Sanofi (SNY) recently entered into a strategic research collaboration agreement with Oncodesign. Per the terms of the deal, Oncodesign’s Nanocyclix technology will be applied exclusively in several of Sanofi’s kinase target programs for a period of four years.
The deal aims to expedite selection of multiple undisclosed kinase targets in kinase families. The multiple undisclosed kinase targets are historically difficult to address.
Sanofi is liable to pay up to €130 million as technology access fee and on the achievement of discovery, development, regulatory and commercial milestones along with low single-digit royalties on net sales.
Meanwhile, Sanofi received a major boost recently with the company gaining US approval for Aubagio (teriflunomide), its oral candidate for relapsing forms of multiple sclerosis (:RMS). The US Food and Drug Administration (:FDA) approved Aubagio as a once-daily treatment for patients with RMS. The approval was based on encouraging data from a pivotal phase III study (:TEMSO) in patients with RMS. Aubagio is currently under regulatory review in the EU.

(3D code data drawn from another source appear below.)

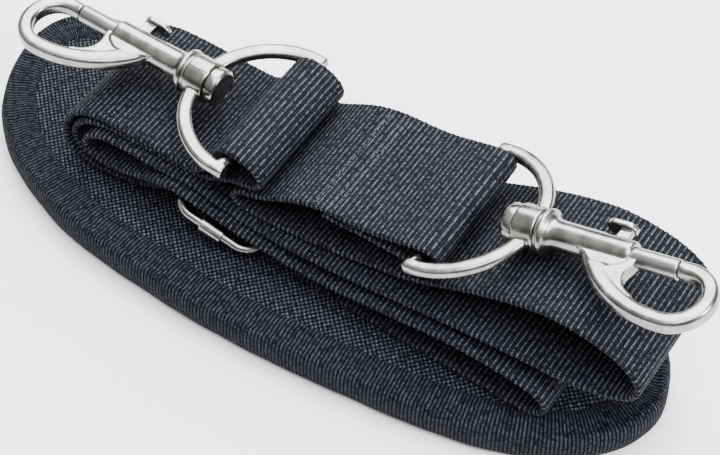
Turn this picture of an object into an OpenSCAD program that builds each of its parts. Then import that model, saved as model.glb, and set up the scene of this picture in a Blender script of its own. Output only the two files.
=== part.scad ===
// Folded carrying strap with a shoulder pad, a wire slider and two swivel bolt snap hooks.
// Millimetres, +Z up, pad underside on Z = 0.

/* [Pad] */
// Thickness of the whole pad over its binding
pad_t = 13.2; // [10:0.1:18]
// Width of the sewn binding tape, measured on the top face
binding_w = 12; // [8:0.5:16]
// Thickness of the covers and of the binding wall
cover_t = 1.3; // [0.8:0.1:2]

/* [Webbing] */
// Width of the webbing
web_w = 47; // [40:0.5:52]
// Thickness of the webbing
web_t = 2.2; // [1.6:0.1:2.8]

/* [Slider] */
// Length of the slider frame along the webbing, on wire centres
slider_len = 30; // [26:0.5:36]
// Width of the slider frame across the webbing, on wire centres
slider_w = 54; // [50:0.5:60]
// Radius of the slider wire
slider_wire_r = 1.8; // [1.4:0.1:2.4]
// Radius of the slider's centre bar
slider_bar_r = 1.7; // [1.3:0.1:2.2]
// Tilt of the slider, left end up, in degrees
slider_tilt = 10.5; // [0:0.5:15]

/* [Bow] */
// Radius of the bow on its wire centre
bow_r = 26.7; // [25:0.1:30]
// Radius of the bow wire
bow_wire_r = 2.1; // [1.6:0.1:2.6]
// Radius of the hub that the swivel post turns in
hub_r = 7; // [5.5:0.1:8.5]
// Half length of the hub
hub_half = 4; // [3:0.1:5]
// Radius of the swivel post
post_r = 3.8; // [3:0.1:4.5]
// Running clearance on a radius
run_gap = 0.05; // [0.02:0.01:0.1]

/* [Hook] */
// Radius of the hook barrel
barrel_r = 4.45; // [4:0.05:5.5]
// Radius of the spring bolt
bolt_r = 3.1; // [2.6:0.05:3.6]
// Radius of the hook bend on its wire centre
bend_r = 9.9; // [8:0.1:12]
// Radius of the hook wire at the bend
wire_r = 2.9; // [2.4:0.1:3.4]
// Distance from the hub to the nose face
nose_x = 50.3; // [46:0.1:56]
// Travel of the spring bolt
bolt_travel = 9.5; // [7:0.5:10]

/* [Placing] */
// Tilt of the right hook above level, in degrees
right_pitch = 18.5; // [0:0.5:25]

/* [Hidden] */
$fn = 48;
fabric = [0.10, 0.11, 0.13];
trim = [0.13, 0.14, 0.16];
plate = [0.72, 0.70, 0.66];
steel = [0.62, 0.62, 0.60];
left_hub_at = [-45.2, 7.6, 51];
left_yaw = -1.5;
right_hub_at = [76.3, 8.5, 59];
right_yaw = -1;
slider_at = [-22, 5, 19.6];

// Pad outline, counter-clockwise seen from above
pad_edge = [
    [-117, -17], [-104, -27.5], [-79, -38.2], [-54, -43], [-20, -45.4], [10, -45], [40, -42.4],
    [68, -38.8], [90, -34], [110, -25], [122.5, -13], [128.6, 1], [127, 13], [120, 25], [107, 34],
    [85, 39], [50, 41.6], [10, 42.4], [-30, 42.8], [-70, 43], [-100, 42], [-117.5, 38.6],
    [-127, 31], [-130.8, 20], [-129.6, 8], [-124.8, -5.4]
];

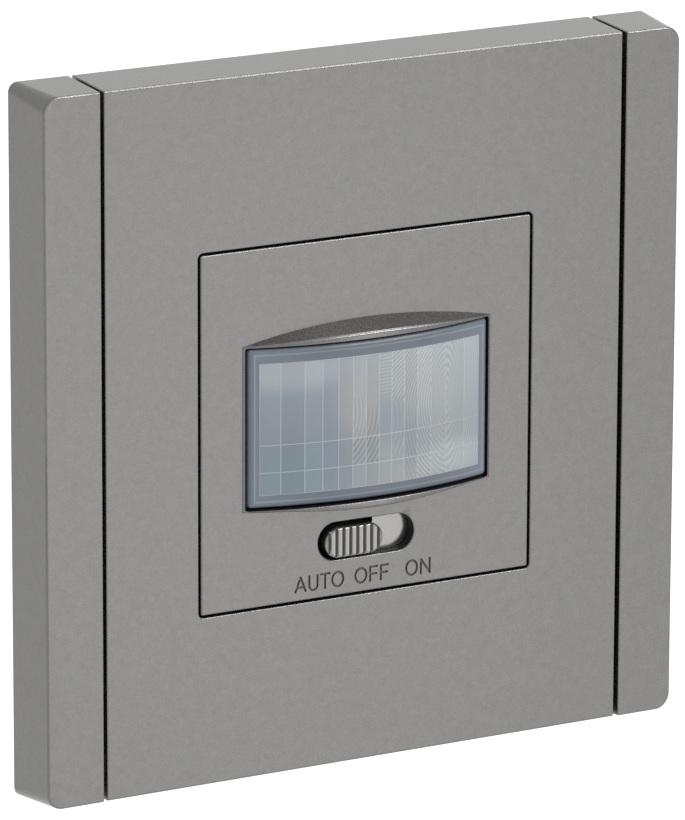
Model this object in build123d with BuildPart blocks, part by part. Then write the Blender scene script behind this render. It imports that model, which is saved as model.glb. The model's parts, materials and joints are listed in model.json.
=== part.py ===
from build123d import *
import os
from math import sqrt

# Motion sensor light switch for an 86 mm wall box.
# The frame: +Z is up, +X is right as seen from the room and +Y goes into the
# wall. The origin is the middle of the plate on the wall plane. A height is
# the distance in front of the wall plane, so it is minus Y, and what lies in
# the wall box has a negative height.

# Wall plate
plate_width = 86.0
plate_height = 86.0
plate_depth = 8.0
plate_flare = 0.4
plate_corner = 2.0
rear_corner = 1.2
plate_wall = 1.8
edge_round = 0.25
fine_round = 0.15
strip_proud = 0.18
strip_width = 7.45
groove_width = 0.5
skirt_wall = 1.2
skirt_lift = 3.4

# Clearances
seam = 0.3
slip = 0.15
turning = 0.08
overrun = 2.0

# Mounting bracket
bracket_side_gap = 0.3
bracket_end_gap = 2.2
bracket_corner = 3.0
bracket_thickness = 1.2
fixing_share = 0.6344
fixing_slot_share = 0.1
fixing_slot_width = 4.0
post_spacing = 48.0
post_inset = 1.3
post_width = 5.0
post_thickness = 1.2
post_rise = 3.2
barb_reach = 1.0
barb_height = 1.0

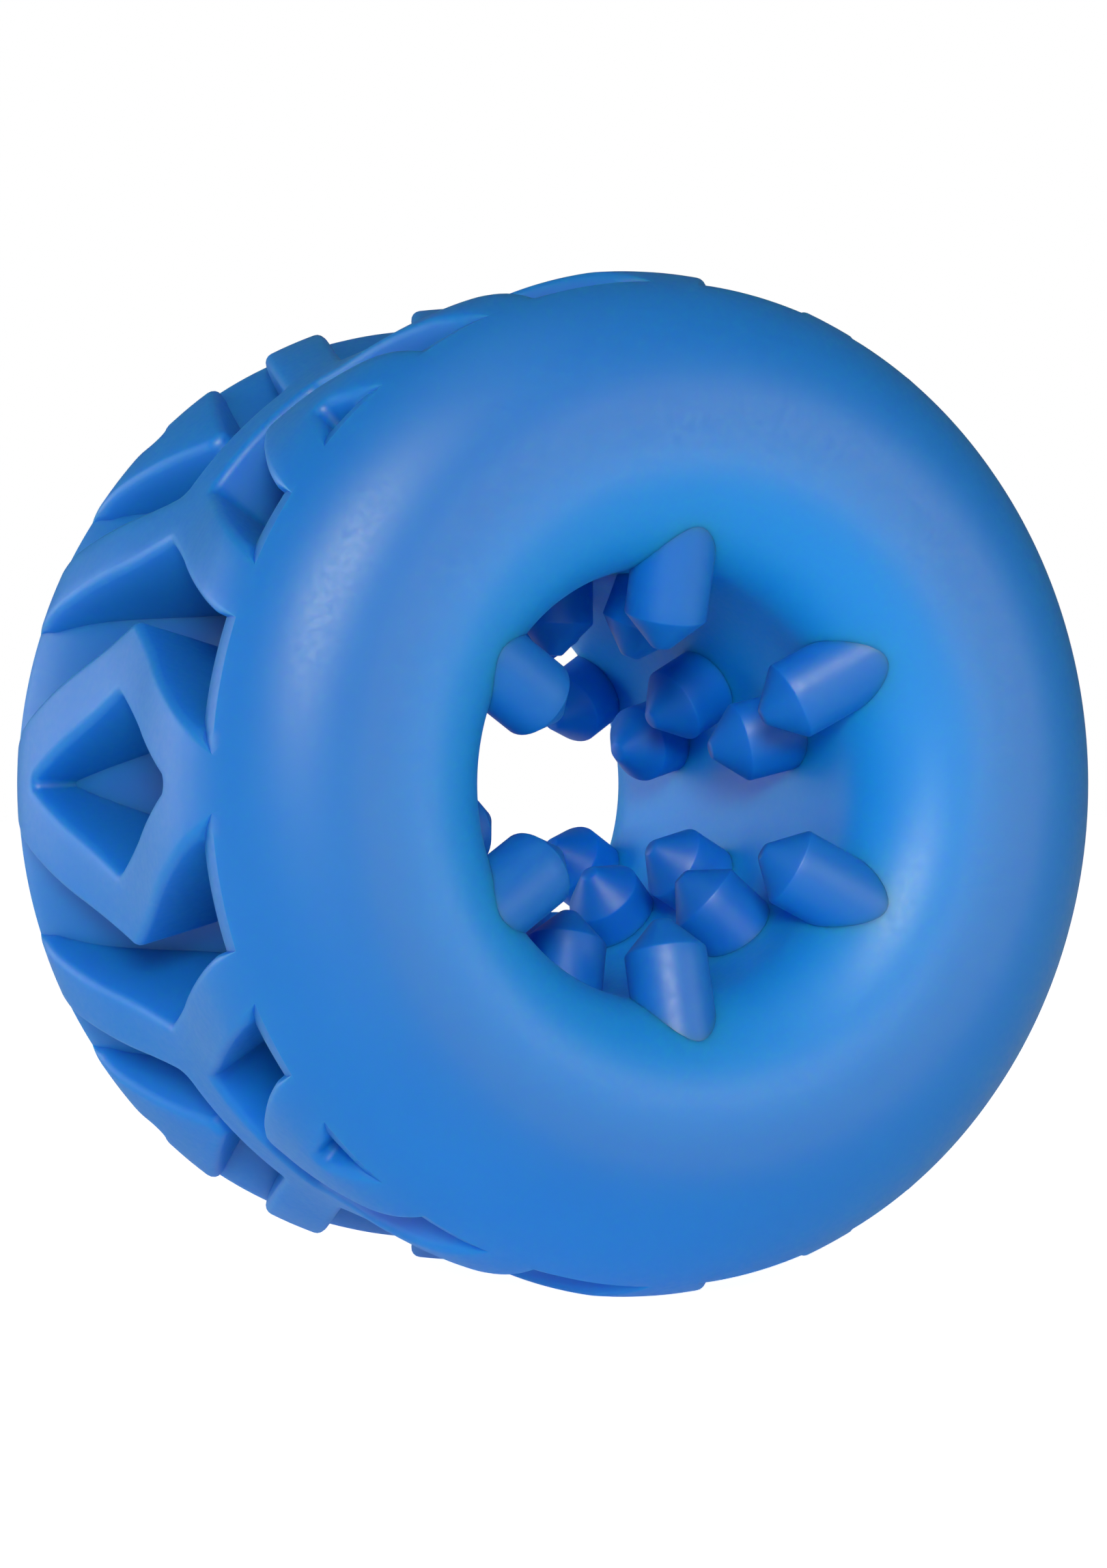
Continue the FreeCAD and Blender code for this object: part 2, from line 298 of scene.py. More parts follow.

Competition in the oral multiple sclerosis market will be intense and Aubagio needs to demonstrate superior efficacy and tolerability to gain share. Novartis’ (NVS) Gilenya already has a lead in the oral MS market with the product being approved in September 2010. Another major competitor could be Biogen Idec’s (BIIB) BG-12, which is currently under regulatory review in the US and the EU.